Biden will have to follow that policy of enhanced engagement even at the risk of incurring Chinese wrath. Taiwan’s de facto ambassador to the US, Hsiao Bi-khim, was invited to attend Biden’s inauguration ceremony, underlining for Beijing an essential continuity in US policy towards Taiwan. It is therefore no surprise that China is messaging Washington about its red lines at a time when global opinion is perhaps the most favourable it has ever been to Taiwan.

This was a message also being sent by the Taiwanese president, Tsai Ing-wen, in her New Year address when she suggested that “stabilizing relations across the Taiwan Strait is no longer just an issue for the two sides” but “a concern for the whole of [the] Indo-Pacific region”. There is a lot of goodwill for Taiwan across the world today while China’s actions during the Covid-19 pandemic have generated a negative backlash. This worries Beijing as the global climate might propel Tsai to declare formal independence, although she has repeatedly said that Taiwan is already an independent State, making any formal declaration unnecessary.

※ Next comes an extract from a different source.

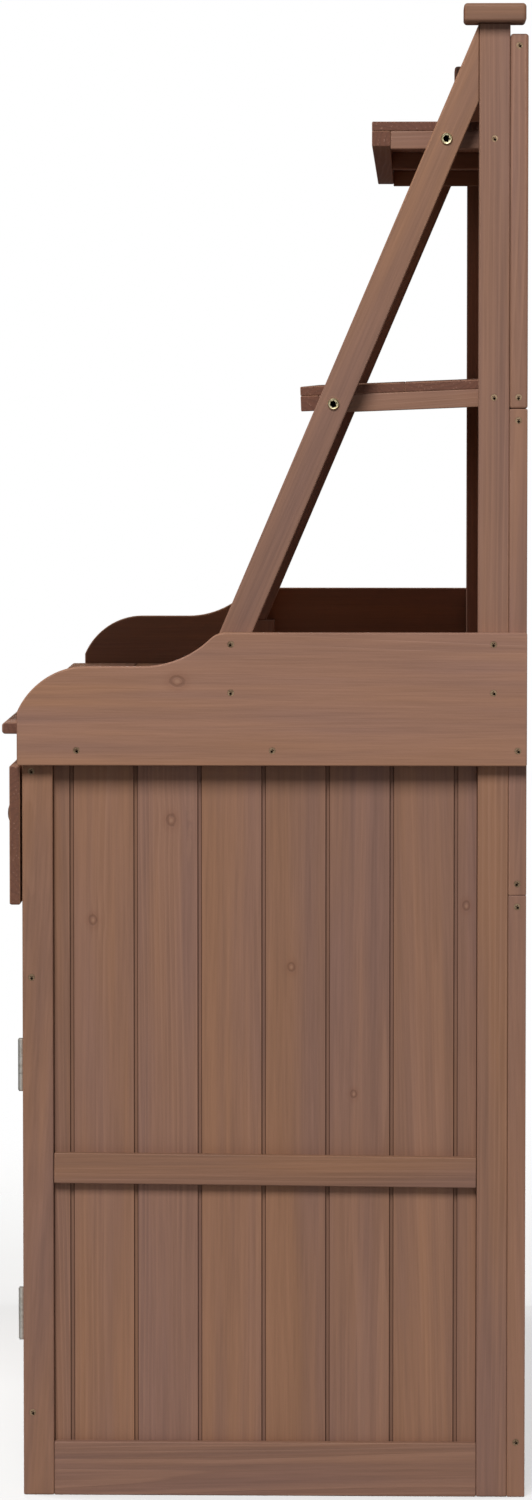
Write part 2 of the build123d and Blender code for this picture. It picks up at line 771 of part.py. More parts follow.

Beijing has been relentless in targeting Tsai, but the more she has been bullied, the higher her political profile in Taiwan has risen. She was re-elected to office last year with a landslide victory after she was seen as standing up resolutely to the Chinese Communist Party. The global goodwill for Taiwan will make it even more difficult for Biden to go back to the US’s overly-cautious policy framework of the past. For his part, Xi has made it clear to Taiwan that it “must and will be” reunited with China, arguing that unification was “an inevitable requirement for the great rejuvenation of the Chinese people”.

And so, as the US and China restructure their relationship around the strongly contested issue of Taiwan, the latter remains one of the biggest flashpoints in global geopolitics, with serious consequences for the future of the global order.